J’adore regarder les enfants pour ne pas oublier ce que c’est de jouer. Comme danseuse, j’ai travaillé avec une compagnie de danse aborigène australienne (mon pays natal). Je suis profondément touchée par cette culture et l’expression de l’esprit dans la terre d’Australie me manque. Comme je suis danseuse, l’envie d’exprimer des choses avec mon corps reste très importante dans mon travail. Mes études à l’Ecole Internationale de Théâtre Jacques Lecoq m’influence toujours, c’était l’école du « corps dans l’espace », du clown, du masque et du mime.
Quel conseil et quel chemin conseiller à un magicien débutant ?
Ne cherchez pas le succès, mais cherchez l’échange magique avec vos spectateurs. Un public de mille personnes n’est pas plus important qu’un public de trois personnes. L’importance c’est l’émotion que vous donnerez à ces personnes et comment vous pourrez impacter leur vie, par exemple avec une simple sourire. Je pense aussi que c’est important de former sa voix, son corps, son sens du théâtre, sa musicalité car la magie se trouve au croisement de tous ces arts.
Quel regard portez-vous sur la magie actuelle ?

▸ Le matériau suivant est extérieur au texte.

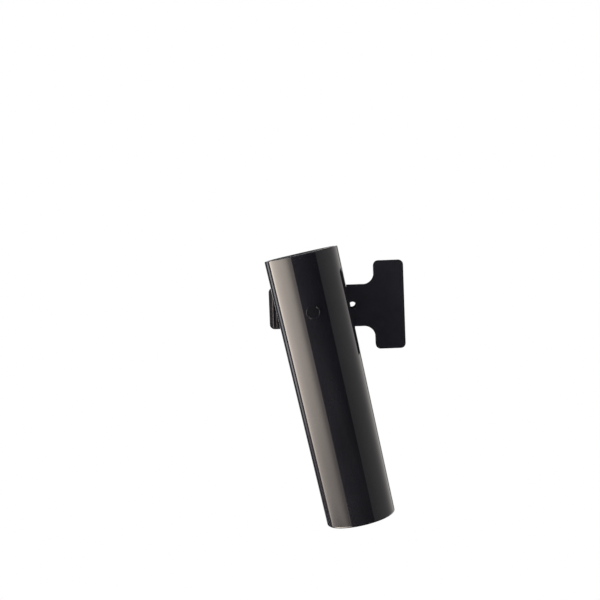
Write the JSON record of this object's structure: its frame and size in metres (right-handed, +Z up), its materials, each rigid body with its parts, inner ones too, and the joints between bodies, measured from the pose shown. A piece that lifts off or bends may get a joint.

J’aimerais que la magie soit considérée comme un art à part entière en France, et pas comme un hobby ou une forme de divertissement. Je pense que l’accès à la formation magique va démocratiser la magie et ouvrir pleins des portes vers la créativité. Comme avec la formation de Raphaël Navarro et Valentine Losseau au CNAC et la formation des Duvivier au Double Fond.
Après, le rôle des femmes dans la magie reste minimal. Pour l’instant ce ne sont que les filles ou les femmes de magiciens qui arrivent à pratiquer de la magie en France et la transmission reste un lien paternaliste, et ces filles sont isolées. J’aimerais inspirer la créativité, échanger et transmettre. Car je me pose la question : « si on était entre femmes et si on partageait nos compétences et nos connaissances en techniques magiques, est-ce qu’on ferait les choses différemment des hommes ? »
Quelle est l´importance de la culture dans l´approche de la magie ?
Pour moi je ne peux pas séparer la culture et la magie, la magie c’est la culture. Mais je comprends la question, car il y a l’art subventionné et le monde souvent « privée » de la magie. L’argent public devrait subventionner les spectacles de magie avec un fond réfléchi ou une remarque sur la société car les gens en France ont envie de voir des spectacles magiques. Ça rendrait aussi les théâtres municipaux plus accessibles. Et les artistes qui travaillent que dans le privé devraient se cultiver au maximum, en observant les mouvements des autres formes artistiques en France pour ne pas trop rester entre magiciens, et pouvoir faire avancer l’art de la magie en général.
Vos hobbies en dehors de la magie ?
Ma famille, le trampoline, mes chiens, le yoga, les randonnées au soleil et la mer !
– Interview réalisée en octobre 2021.